* [Directions for this task] Would you quote the material below in full and unchanged?

* [Available data]
%%

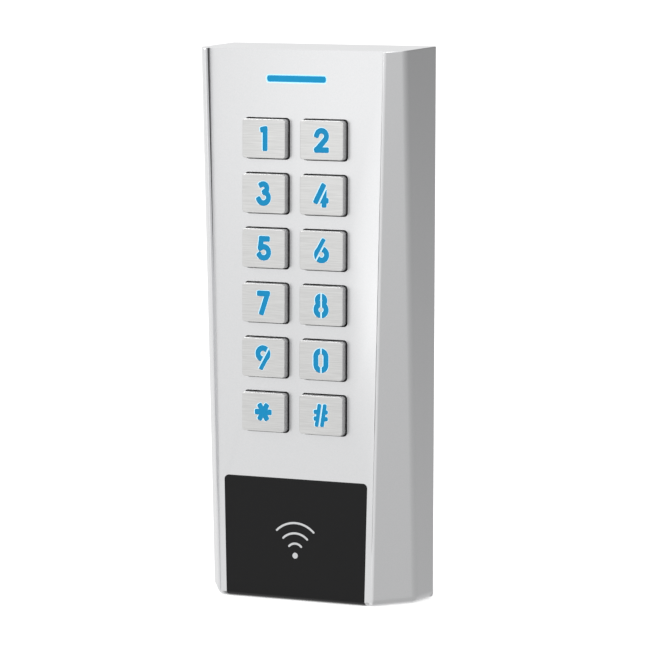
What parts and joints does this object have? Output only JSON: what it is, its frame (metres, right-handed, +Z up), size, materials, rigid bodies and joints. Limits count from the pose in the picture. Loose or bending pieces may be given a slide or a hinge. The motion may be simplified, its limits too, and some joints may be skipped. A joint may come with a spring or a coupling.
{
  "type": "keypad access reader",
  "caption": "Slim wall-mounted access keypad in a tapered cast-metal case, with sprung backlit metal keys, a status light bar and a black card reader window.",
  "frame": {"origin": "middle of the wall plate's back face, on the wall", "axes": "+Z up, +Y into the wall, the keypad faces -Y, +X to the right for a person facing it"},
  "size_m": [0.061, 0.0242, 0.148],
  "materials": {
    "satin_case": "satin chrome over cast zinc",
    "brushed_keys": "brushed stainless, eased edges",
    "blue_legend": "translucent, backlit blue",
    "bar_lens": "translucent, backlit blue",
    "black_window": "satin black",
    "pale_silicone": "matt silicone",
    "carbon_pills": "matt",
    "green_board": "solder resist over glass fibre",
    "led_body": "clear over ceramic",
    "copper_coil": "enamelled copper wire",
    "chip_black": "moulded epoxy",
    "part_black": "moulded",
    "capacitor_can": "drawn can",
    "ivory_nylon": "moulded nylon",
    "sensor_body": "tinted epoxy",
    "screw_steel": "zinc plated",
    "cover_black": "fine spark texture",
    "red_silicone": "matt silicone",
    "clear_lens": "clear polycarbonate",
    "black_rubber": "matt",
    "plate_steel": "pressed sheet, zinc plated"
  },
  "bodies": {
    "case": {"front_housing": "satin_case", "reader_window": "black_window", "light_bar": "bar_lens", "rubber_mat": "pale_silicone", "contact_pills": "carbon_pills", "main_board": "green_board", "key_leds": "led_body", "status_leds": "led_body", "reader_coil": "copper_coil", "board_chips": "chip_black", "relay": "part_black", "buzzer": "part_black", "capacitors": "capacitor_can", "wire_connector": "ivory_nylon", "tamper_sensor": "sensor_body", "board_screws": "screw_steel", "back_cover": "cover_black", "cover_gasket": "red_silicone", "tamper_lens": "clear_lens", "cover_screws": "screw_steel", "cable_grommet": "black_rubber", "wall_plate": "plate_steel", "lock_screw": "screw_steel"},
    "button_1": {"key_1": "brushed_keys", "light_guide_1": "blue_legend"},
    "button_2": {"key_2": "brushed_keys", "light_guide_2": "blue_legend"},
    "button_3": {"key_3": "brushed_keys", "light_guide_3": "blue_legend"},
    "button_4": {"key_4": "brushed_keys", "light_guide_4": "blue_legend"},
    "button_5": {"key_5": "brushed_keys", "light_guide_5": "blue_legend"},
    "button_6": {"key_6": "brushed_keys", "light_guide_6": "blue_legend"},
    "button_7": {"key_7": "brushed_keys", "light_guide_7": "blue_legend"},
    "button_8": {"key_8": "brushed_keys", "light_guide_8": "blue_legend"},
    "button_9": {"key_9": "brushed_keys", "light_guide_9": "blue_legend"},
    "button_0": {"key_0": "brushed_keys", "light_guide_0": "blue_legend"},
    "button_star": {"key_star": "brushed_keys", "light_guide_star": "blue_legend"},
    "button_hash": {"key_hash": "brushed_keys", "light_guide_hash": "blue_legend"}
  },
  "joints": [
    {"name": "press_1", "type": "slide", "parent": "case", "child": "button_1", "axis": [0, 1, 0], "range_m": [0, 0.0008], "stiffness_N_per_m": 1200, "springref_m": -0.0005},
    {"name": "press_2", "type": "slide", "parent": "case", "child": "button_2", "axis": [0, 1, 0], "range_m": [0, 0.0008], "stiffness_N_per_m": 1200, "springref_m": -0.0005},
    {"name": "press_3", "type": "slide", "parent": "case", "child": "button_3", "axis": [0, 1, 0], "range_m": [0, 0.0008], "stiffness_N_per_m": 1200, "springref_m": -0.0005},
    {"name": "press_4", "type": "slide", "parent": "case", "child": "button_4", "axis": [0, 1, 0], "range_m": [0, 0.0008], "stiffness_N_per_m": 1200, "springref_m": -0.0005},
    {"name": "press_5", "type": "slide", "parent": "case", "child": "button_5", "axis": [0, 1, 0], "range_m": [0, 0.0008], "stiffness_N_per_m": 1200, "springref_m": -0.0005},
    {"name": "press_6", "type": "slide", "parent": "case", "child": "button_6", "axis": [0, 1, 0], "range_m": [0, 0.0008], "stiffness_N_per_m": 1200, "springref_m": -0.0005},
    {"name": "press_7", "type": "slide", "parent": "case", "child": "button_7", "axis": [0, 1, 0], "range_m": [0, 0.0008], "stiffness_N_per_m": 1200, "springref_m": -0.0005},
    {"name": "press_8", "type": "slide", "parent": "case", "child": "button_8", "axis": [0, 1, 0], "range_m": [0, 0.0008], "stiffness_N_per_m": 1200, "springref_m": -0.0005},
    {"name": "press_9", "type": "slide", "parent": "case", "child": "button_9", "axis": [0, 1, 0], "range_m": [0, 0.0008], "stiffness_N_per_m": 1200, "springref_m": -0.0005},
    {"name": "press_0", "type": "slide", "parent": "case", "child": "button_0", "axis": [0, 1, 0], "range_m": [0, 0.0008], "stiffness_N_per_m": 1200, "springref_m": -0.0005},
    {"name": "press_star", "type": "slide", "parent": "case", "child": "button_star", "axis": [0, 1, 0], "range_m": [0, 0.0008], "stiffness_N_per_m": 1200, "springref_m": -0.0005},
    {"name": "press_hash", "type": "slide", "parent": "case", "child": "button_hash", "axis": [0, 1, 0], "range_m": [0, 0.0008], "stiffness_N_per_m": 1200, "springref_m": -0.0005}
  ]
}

%%

* [Answer to the problem]
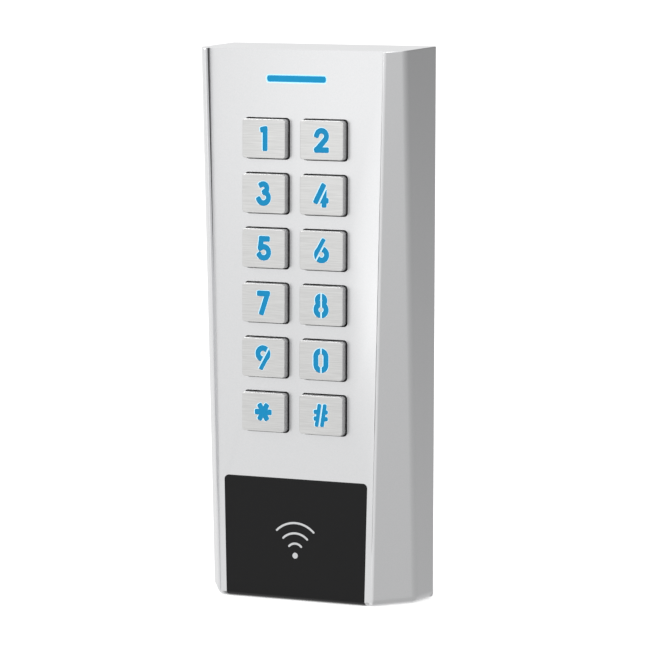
What parts and joints does this object have? Output only JSON: what it is, its frame (metres, right-handed, +Z up), size, materials, rigid bodies and joints. Limits count from the pose in the picture. Loose or bending pieces may be given a slide or a hinge. The motion may be simplified, its limits too, and some joints may be skipped. A joint may come with a spring or a coupling.
{
  "type": "keypad access reader",
  "caption": "Slim wall-mounted access keypad in a tapered cast-metal case, with sprung backlit metal keys, a status light bar and a black card reader window.",
  "frame": {"origin": "middle of the wall plate's back face, on the wall", "axes": "+Z up, +Y into the wall, the keypad faces -Y, +X to the right for a person facing it"},
  "size_m": [0.061, 0.0242, 0.148],
  "materials": {
    "satin_case": "satin chrome over cast zinc",
    "brushed_keys": "brushed stainless, eased edges",
    "blue_legend": "translucent, backlit blue",
    "bar_lens": "translucent, backlit blue",
    "black_window": "satin black",
    "pale_silicone": "matt silicone",
    "carbon_pills": "matt",
    "green_board": "solder resist over glass fibre",
    "led_body": "clear over ceramic",
    "copper_coil": "enamelled copper wire",
    "chip_black": "moulded epoxy",
    "part_black": "moulded",
    "capacitor_can": "drawn can",
    "ivory_nylon": "moulded nylon",
    "sensor_body": "tinted epoxy",
    "screw_steel": "zinc plated",
    "cover_black": "fine spark texture",
    "red_silicone": "matt silicone",
    "clear_lens": "clear polycarbonate",
    "black_rubber": "matt",
    "plate_steel": "pressed sheet, zinc plated"
  },
  "bodies": {
    "case": {"front_housing": "satin_case", "reader_window": "black_window", "light_bar": "bar_lens", "rubber_mat": "pale_silicone", "contact_pills": "carbon_pills", "main_board": "green_board", "key_leds": "led_body", "status_leds": "led_body", "reader_coil": "copper_coil", "board_chips": "chip_black", "relay": "part_black", "buzzer": "part_black", "capacitors": "capacitor_can", "wire_connector": "ivory_nylon", "tamper_sensor": "sensor_body", "board_screws": "screw_steel", "back_cover": "cover_black", "cover_gasket": "red_silicone", "tamper_lens": "clear_lens", "cover_screws": "screw_steel", "cable_grommet": "black_rubber", "wall_plate": "plate_steel", "lock_screw": "screw_steel"},
    "button_1": {"key_1": "brushed_keys", "light_guide_1": "blue_legend"},
    "button_2": {"key_2": "brushed_keys", "light_guide_2": "blue_legend"},
    "button_3": {"key_3": "brushed_keys", "light_guide_3": "blue_legend"},
    "button_4": {"key_4": "brushed_keys", "light_guide_4": "blue_legend"},
    "button_5": {"key_5": "brushed_keys", "light_guide_5": "blue_legend"},
    "button_6": {"key_6": "brushed_keys", "light_guide_6": "blue_legend"},
    "button_7": {"key_7": "brushed_keys", "light_guide_7": "blue_legend"},
    "button_8": {"key_8": "brushed_keys", "light_guide_8": "blue_legend"},
    "button_9": {"key_9": "brushed_keys", "light_guide_9": "blue_legend"},
    "button_0": {"key_0": "brushed_keys", "light_guide_0": "blue_legend"},
    "button_star": {"key_star": "brushed_keys", "light_guide_star": "blue_legend"},
    "button_hash": {"key_hash": "brushed_keys", "light_guide_hash": "blue_legend"}
  },
  "joints": [
    {"name": "press_1", "type": "slide", "parent": "case", "child": "button_1", "axis": [0, 1, 0], "range_m": [0, 0.0008], "stiffness_N_per_m": 1200, "springref_m": -0.0005},
    {"name": "press_2", "type": "slide", "parent": "case", "child": "button_2", "axis": [0, 1, 0], "range_m": [0, 0.0008], "stiffness_N_per_m": 1200, "springref_m": -0.0005},
    {"name": "press_3", "type": "slide", "parent": "case", "child": "button_3", "axis": [0, 1, 0], "range_m": [0, 0.0008], "stiffness_N_per_m": 1200, "springref_m": -0.0005},
    {"name": "press_4", "type": "slide", "parent": "case", "child": "button_4", "axis": [0, 1, 0], "range_m": [0, 0.0008], "stiffness_N_per_m": 1200, "springref_m": -0.0005},
    {"name": "press_5", "type": "slide", "parent": "case", "child": "button_5", "axis": [0, 1, 0], "range_m": [0, 0.0008], "stiffness_N_per_m": 1200, "springref_m": -0.0005},
    {"name": "press_6", "type": "slide", "parent": "case", "child": "button_6", "axis": [0, 1, 0], "range_m": [0, 0.0008], "stiffness_N_per_m": 1200, "springref_m": -0.0005},
    {"name": "press_7", "type": "slide", "parent": "case", "child": "button_7", "axis": [0, 1, 0], "range_m": [0, 0.0008], "stiffness_N_per_m": 1200, "springref_m": -0.0005},
    {"name": "press_8", "type": "slide", "parent": "case", "child": "button_8", "axis": [0, 1, 0], "range_m": [0, 0.0008], "stiffness_N_per_m": 1200, "springref_m": -0.0005},
    {"name": "press_9", "type": "slide", "parent": "case", "child": "button_9", "axis": [0, 1, 0], "range_m": [0, 0.0008], "stiffness_N_per_m": 1200, "springref_m": -0.0005},
    {"name": "press_0", "type": "slide", "parent": "case", "child": "button_0", "axis": [0, 1, 0], "range_m": [0, 0.0008], "stiffness_N_per_m": 1200, "springref_m": -0.0005},
    {"name": "press_star", "type": "slide", "parent": "case", "child": "button_star", "axis": [0, 1, 0], "range_m": [0, 0.0008], "stiffness_N_per_m": 1200, "springref_m": -0.0005},
    {"name": "press_hash", "type": "slide", "parent": "case", "child": "button_hash", "axis": [0, 1, 0], "range_m": [0, 0.0008], "stiffness_N_per_m": 1200, "springref_m": -0.0005}
  ]
}